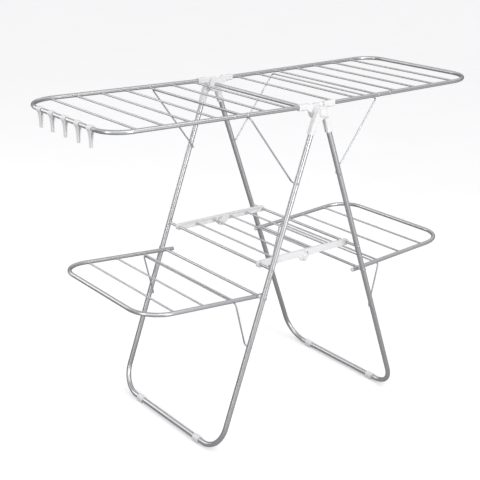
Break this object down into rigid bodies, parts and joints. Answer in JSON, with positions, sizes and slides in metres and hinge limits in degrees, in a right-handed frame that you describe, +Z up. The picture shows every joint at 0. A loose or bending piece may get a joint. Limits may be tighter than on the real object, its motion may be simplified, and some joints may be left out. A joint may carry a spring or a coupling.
{
  "type": "clothes drying rack",
  "caption": "Folding free-standing clothes airer with gull wings, lower side racks, a middle shelf and clips for socks.",
  "frame": {"origin": "on the floor under the middle of the rack, below the hub pivot", "axes": "+X along the wings, to the side without clips; +Y along the rails, to the back; +Z up"},
  "size_m": [1.3002, 0.5356, 0.9675],
  "materials": {
    "steel": "silver-grey metallic coating, satin gloss",
    "zinc": "bright zinc plating",
    "plastic": "moulded white plastic, satin",
    "clip_plastic": "moulded white plastic, semi-gloss"
  },
  "bodies": {
    "hub": {"hub_axle_tube": "steel", "front_hub_bolt": "plastic", "back_hub_bolt": "plastic"},
    "left_leg": {"left_leg_frame": "steel", "left_front_leg_socket": "plastic", "left_back_leg_socket": "plastic", "left_socket_screws": "zinc", "left_front_foot": "plastic", "left_back_foot": "plastic", "left_shelf_rivets": "zinc", "left_lower_axle": "steel", "left_axle_spacers": "plastic"},
    "right_leg": {"right_leg_frame": "steel", "right_front_leg_socket": "plastic", "right_back_leg_socket": "plastic", "right_socket_screws": "zinc", "right_front_foot": "plastic", "right_back_foot": "plastic", "right_shelf_rivets": "zinc", "right_lower_axle": "steel", "right_axle_spacers": "plastic"},
    "left_upper_wing": {"left_upper_tube": "steel", "left_upper_rails": "steel", "left_front_wing_arm": "plastic", "left_back_wing_arm": "plastic", "left_notch_bands": "zinc"},
    "left_upper_strut": {"left_upper_strut": "steel"},
    "left_lower_wing": {"left_lower_tube": "steel", "left_lower_rails": "steel", "left_lower_plugs": "plastic"},
    "left_lower_strut": {"left_lower_strut": "steel"},
    "right_upper_wing": {"right_upper_tube": "steel", "right_upper_rails": "steel", "right_front_wing_arm": "plastic", "right_back_wing_arm": "plastic", "right_notch_bands": "zinc"},
    "right_upper_strut": {"right_upper_strut": "steel"},
    "right_lower_wing": {"right_lower_tube": "steel", "right_lower_rails": "steel", "right_lower_plugs": "plastic"},
    "right_lower_strut": {"right_lower_strut": "steel"},
    "left_shelf": {"left_front_shelf_bar": "plastic", "left_back_shelf_bar": "plastic", "left_shelf_rods": "steel", "front_shelf_knob": "plastic", "back_shelf_knob": "plastic"},
    "right_shelf": {"right_front_shelf_bar": "plastic", "right_back_shelf_bar": "plastic", "right_shelf_rods": "steel"},
    "sock_clip_1": {"sock_clip_1": "clip_plastic"},
    "sock_clip_2": {"sock_clip_2": "clip_plastic"},
    "sock_clip_3": {"sock_clip_3": "clip_plastic"},
    "sock_clip_4": {"sock_clip_4": "clip_plastic"},
    "sock_clip_5": {"sock_clip_5": "clip_plastic"}
  },
  "joints": [
    {"name": "left_leg_fold", "type": "hinge", "parent": "hub", "child": "left_leg", "pos_m": [0, 0, 0.936], "axis": [0, -1, 0], "range_deg": [0, 17.5]},
    {"name": "right_leg_fold", "type": "hinge", "parent": "hub", "child": "right_leg", "pos_m": [0, 0, 0.936], "axis": [0, 1, 0], "range_deg": [0, 17.5]},
    {"name": "left_upper_wing_fold", "type": "hinge", "parent": "left_leg", "child": "left_upper_wing", "pos_m": [0, 0, 0.936], "axis": [0, -1, 0], "range_deg": [0, 67.3]},
    {"name": "left_upper_strut_fold", "type": "hinge", "parent": "left_leg", "child": "left_upper_strut", "pos_m": [-0.07936, 0, 0.74979], "axis": [0, -1, 0], "range_deg": [0, 120]},
    {"name": "left_lower_wing_fold", "type": "hinge", "parent": "left_leg", "child": "left_lower_wing", "pos_m": [-0.18781, 0, 0.44183], "axis": [0, -1, 0], "range_deg": [0, 69]},
    {"name": "left_lower_strut_fold", "type": "hinge", "parent": "left_leg", "child": "left_lower_strut", "pos_m": [-0.23498, 0, 0.30789], "axis": [0, -1, 0], "range_deg": [0, 141.5]},
    {"name": "right_upper_wing_fold", "type": "hinge", "parent": "right_leg", "child": "right_upper_wing", "pos_m": [0, 0, 0.936], "axis": [0, 1, 0], "range_deg": [0, 67.3]},
    {"name": "right_upper_strut_fold", "type": "hinge", "parent": "right_leg", "child": "right_upper_strut", "pos_m": [0.07936, 0, 0.74979], "axis": [0, 1, 0], "range_deg": [0, 120]},
    {"name": "right_lower_wing_fold", "type": "hinge", "parent": "right_leg", "child": "right_lower_wing", "pos_m": [0.18781, 0, 0.44183], "axis": [0, 1, 0], "range_deg": [0, 69]},
    {"name": "right_lower_strut_fold", "type": "hinge", "parent": "right_leg", "child": "right_lower_strut", "pos_m": [0.23498, 0, 0.30789], "axis": [0, 1, 0], "range_deg": [0, 141.5]},
    {"name": "left_shelf_fold", "type": "hinge", "parent": "left_leg", "child": "left_shelf", "pos_m": [-0.16041, 0, 0.51964], "axis": [0, -1, 0], "range_deg": [0, 67.1]},
    {"name": "right_shelf_fold", "type": "hinge", "parent": "left_shelf", "child": "right_shelf", "pos_m": [0, 0, 0.50714], "axis": [0, 1, 0], "range_deg": [0, 169.1]},
    {"name": "sock_clip_1_swing", "type": "hinge", "parent": "left_upper_wing", "child": "sock_clip_1", "pos_m": [-0.64277, 0, 0.95885], "axis": [0, 1, 0], "range_deg": [-40, 40]},
    {"name": "sock_clip_2_swing", "type": "hinge", "parent": "left_upper_wing", "child": "sock_clip_2", "pos_m": [-0.64277, 0, 0.95885], "axis": [0, 1, 0], "range_deg": [-40, 40]},
    {"name": "sock_clip_3_swing", "type": "hinge", "parent": "left_upper_wing", "child": "sock_clip_3", "pos_m": [-0.64277, 0, 0.95885], "axis": [0, 1, 0], "range_deg": [-40, 40]},
    {"name": "sock_clip_4_swing", "type": "hinge", "parent": "left_upper_wing", "child": "sock_clip_4", "pos_m": [-0.64277, 0, 0.95885], "axis": [0, 1, 0], "range_deg": [-40, 40]},
    {"name": "sock_clip_5_swing", "type": "hinge", "parent": "left_upper_wing", "child": "sock_clip_5", "pos_m": [-0.64277, 0, 0.95885], "axis": [0, 1, 0], "range_deg": [-40, 40]}
  ],
  "couplings": [
    {"joint": "right_leg_fold", "follows": "left_leg_fold", "ratio": 1},
    {"joint": "left_upper_strut_fold", "follows": "left_upper_wing_fold", "ratio": 1.77},
    {"joint": "left_lower_wing_fold", "follows": "left_upper_wing_fold", "ratio": 1.02},
    {"joint": "left_lower_strut_fold", "follows": "left_upper_wing_fold", "ratio": 2.091},
    {"joint": "right_upper_strut_fold", "follows": "right_upper_wing_fold", "ratio": 1.77},
    {"joint": "right_lower_wing_fold", "follows": "right_upper_wing_fold", "ratio": 1.02},
    {"joint": "right_lower_strut_fold", "follows": "right_upper_wing_fold", "ratio": 2.091},
    {"joint": "left_shelf_fold", "follows": "left_leg_fold", "ratio": 3.829},
    {"joint": "right_shelf_fold", "follows": "left_leg_fold", "ratio": 9.658}
  ]
}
○ ○ ○ ○ ○
[Aim]:
Repeat the material in full, exactly as it stands.

[Task result]:
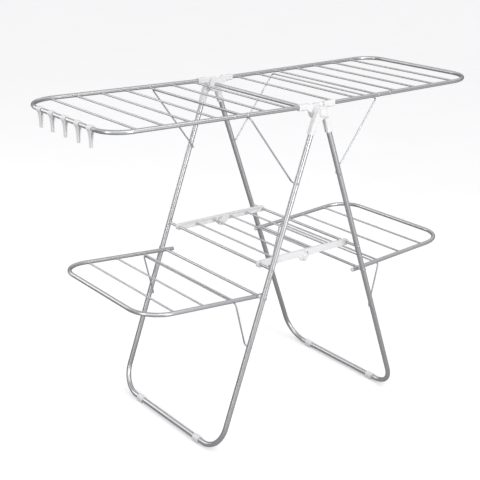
Break this object down into rigid bodies, parts and joints. Answer in JSON, with positions, sizes and slides in metres and hinge limits in degrees, in a right-handed frame that you describe, +Z up. The picture shows every joint at 0. A loose or bending piece may get a joint. Limits may be tighter than on the real object, its motion may be simplified, and some joints may be left out. A joint may carry a spring or a coupling.
{
  "type": "clothes drying rack",
  "caption": "Folding free-standing clothes airer with gull wings, lower side racks, a middle shelf and clips for socks.",
  "frame": {"origin": "on the floor under the middle of the rack, below the hub pivot", "axes": "+X along the wings, to the side without clips; +Y along the rails, to the back; +Z up"},
  "size_m": [1.3002, 0.5356, 0.9675],
  "materials": {
    "steel": "silver-grey metallic coating, satin gloss",
    "zinc": "bright zinc plating",
    "plastic": "moulded white plastic, satin",
    "clip_plastic": "moulded white plastic, semi-gloss"
  },
  "bodies": {
    "hub": {"hub_axle_tube": "steel", "front_hub_bolt": "plastic", "back_hub_bolt": "plastic"},
    "left_leg": {"left_leg_frame": "steel", "left_front_leg_socket": "plastic", "left_back_leg_socket": "plastic", "left_socket_screws": "zinc", "left_front_foot": "plastic", "left_back_foot": "plastic", "left_shelf_rivets": "zinc", "left_lower_axle": "steel", "left_axle_spacers": "plastic"},
    "right_leg": {"right_leg_frame": "steel", "right_front_leg_socket": "plastic", "right_back_leg_socket": "plastic", "right_socket_screws": "zinc", "right_front_foot": "plastic", "right_back_foot": "plastic", "right_shelf_rivets": "zinc", "right_lower_axle": "steel", "right_axle_spacers": "plastic"},
    "left_upper_wing": {"left_upper_tube": "steel", "left_upper_rails": "steel", "left_front_wing_arm": "plastic", "left_back_wing_arm": "plastic", "left_notch_bands": "zinc"},
    "left_upper_strut": {"left_upper_strut": "steel"},
    "left_lower_wing": {"left_lower_tube": "steel", "left_lower_rails": "steel", "left_lower_plugs": "plastic"},
    "left_lower_strut": {"left_lower_strut": "steel"},
    "right_upper_wing": {"right_upper_tube": "steel", "right_upper_rails": "steel", "right_front_wing_arm": "plastic", "right_back_wing_arm": "plastic", "right_notch_bands": "zinc"},
    "right_upper_strut": {"right_upper_strut": "steel"},
    "right_lower_wing": {"right_lower_tube": "steel", "right_lower_rails": "steel", "right_lower_plugs": "plastic"},
    "right_lower_strut": {"right_lower_strut": "steel"},
    "left_shelf": {"left_front_shelf_bar": "plastic", "left_back_shelf_bar": "plastic", "left_shelf_rods": "steel", "front_shelf_knob": "plastic", "back_shelf_knob": "plastic"},
    "right_shelf": {"right_front_shelf_bar": "plastic", "right_back_shelf_bar": "plastic", "right_shelf_rods": "steel"},
    "sock_clip_1": {"sock_clip_1": "clip_plastic"},
    "sock_clip_2": {"sock_clip_2": "clip_plastic"},
    "sock_clip_3": {"sock_clip_3": "clip_plastic"},
    "sock_clip_4": {"sock_clip_4": "clip_plastic"},
    "sock_clip_5": {"sock_clip_5": "clip_plastic"}
  },
  "joints": [
    {"name": "left_leg_fold", "type": "hinge", "parent": "hub", "child": "left_leg", "pos_m": [0, 0, 0.936], "axis": [0, -1, 0], "range_deg": [0, 17.5]},
    {"name": "right_leg_fold", "type": "hinge", "parent": "hub", "child": "right_leg", "pos_m": [0, 0, 0.936], "axis": [0, 1, 0], "range_deg": [0, 17.5]},
    {"name": "left_upper_wing_fold", "type": "hinge", "parent": "left_leg", "child": "left_upper_wing", "pos_m": [0, 0, 0.936], "axis": [0, -1, 0], "range_deg": [0, 67.3]},
    {"name": "left_upper_strut_fold", "type": "hinge", "parent": "left_leg", "child": "left_upper_strut", "pos_m": [-0.07936, 0, 0.74979], "axis": [0, -1, 0], "range_deg": [0, 120]},
    {"name": "left_lower_wing_fold", "type": "hinge", "parent": "left_leg", "child": "left_lower_wing", "pos_m": [-0.18781, 0, 0.44183], "axis": [0, -1, 0], "range_deg": [0, 69]},
    {"name": "left_lower_strut_fold", "type": "hinge", "parent": "left_leg", "child": "left_lower_strut", "pos_m": [-0.23498, 0, 0.30789], "axis": [0, -1, 0], "range_deg": [0, 141.5]},
    {"name": "right_upper_wing_fold", "type": "hinge", "parent": "right_leg", "child": "right_upper_wing", "pos_m": [0, 0, 0.936], "axis": [0, 1, 0], "range_deg": [0, 67.3]},
    {"name": "right_upper_strut_fold", "type": "hinge", "parent": "right_leg", "child": "right_upper_strut", "pos_m": [0.07936, 0, 0.74979], "axis": [0, 1, 0], "range_deg": [0, 120]},
    {"name": "right_lower_wing_fold", "type": "hinge", "parent": "right_leg", "child": "right_lower_wing", "pos_m": [0.18781, 0, 0.44183], "axis": [0, 1, 0], "range_deg": [0, 69]},
    {"name": "right_lower_strut_fold", "type": "hinge", "parent": "right_leg", "child": "right_lower_strut", "pos_m": [0.23498, 0, 0.30789], "axis": [0, 1, 0], "range_deg": [0, 141.5]},
    {"name": "left_shelf_fold", "type": "hinge", "parent": "left_leg", "child": "left_shelf", "pos_m": [-0.16041, 0, 0.51964], "axis": [0, -1, 0], "range_deg": [0, 67.1]},
    {"name": "right_shelf_fold", "type": "hinge", "parent": "left_shelf", "child": "right_shelf", "pos_m": [0, 0, 0.50714], "axis": [0, 1, 0], "range_deg": [0, 169.1]},
    {"name": "sock_clip_1_swing", "type": "hinge", "parent": "left_upper_wing", "child": "sock_clip_1", "pos_m": [-0.64277, 0, 0.95885], "axis": [0, 1, 0], "range_deg": [-40, 40]},
    {"name": "sock_clip_2_swing", "type": "hinge", "parent": "left_upper_wing", "child": "sock_clip_2", "pos_m": [-0.64277, 0, 0.95885], "axis": [0, 1, 0], "range_deg": [-40, 40]},
    {"name": "sock_clip_3_swing", "type": "hinge", "parent": "left_upper_wing", "child": "sock_clip_3", "pos_m": [-0.64277, 0, 0.95885], "axis": [0, 1, 0], "range_deg": [-40, 40]},
    {"name": "sock_clip_4_swing", "type": "hinge", "parent": "left_upper_wing", "child": "sock_clip_4", "pos_m": [-0.64277, 0, 0.95885], "axis": [0, 1, 0], "range_deg": [-40, 40]},
    {"name": "sock_clip_5_swing", "type": "hinge", "parent": "left_upper_wing", "child": "sock_clip_5", "pos_m": [-0.64277, 0, 0.95885], "axis": [0, 1, 0], "range_deg": [-40, 40]}
  ],
  "couplings": [
    {"joint": "right_leg_fold", "follows": "left_leg_fold", "ratio": 1},
    {"joint": "left_upper_strut_fold", "follows": "left_upper_wing_fold", "ratio": 1.77},
    {"joint": "left_lower_wing_fold", "follows": "left_upper_wing_fold", "ratio": 1.02},
    {"joint": "left_lower_strut_fold", "follows": "left_upper_wing_fold", "ratio": 2.091},
    {"joint": "right_upper_strut_fold", "follows": "right_upper_wing_fold", "ratio": 1.77},
    {"joint": "right_lower_wing_fold", "follows": "right_upper_wing_fold", "ratio": 1.02},
    {"joint": "right_lower_strut_fold", "follows": "right_upper_wing_fold", "ratio": 2.091},
    {"joint": "left_shelf_fold", "follows": "left_leg_fold", "ratio": 3.829},
    {"joint": "right_shelf_fold", "follows": "left_leg_fold", "ratio": 9.658}
  ]
}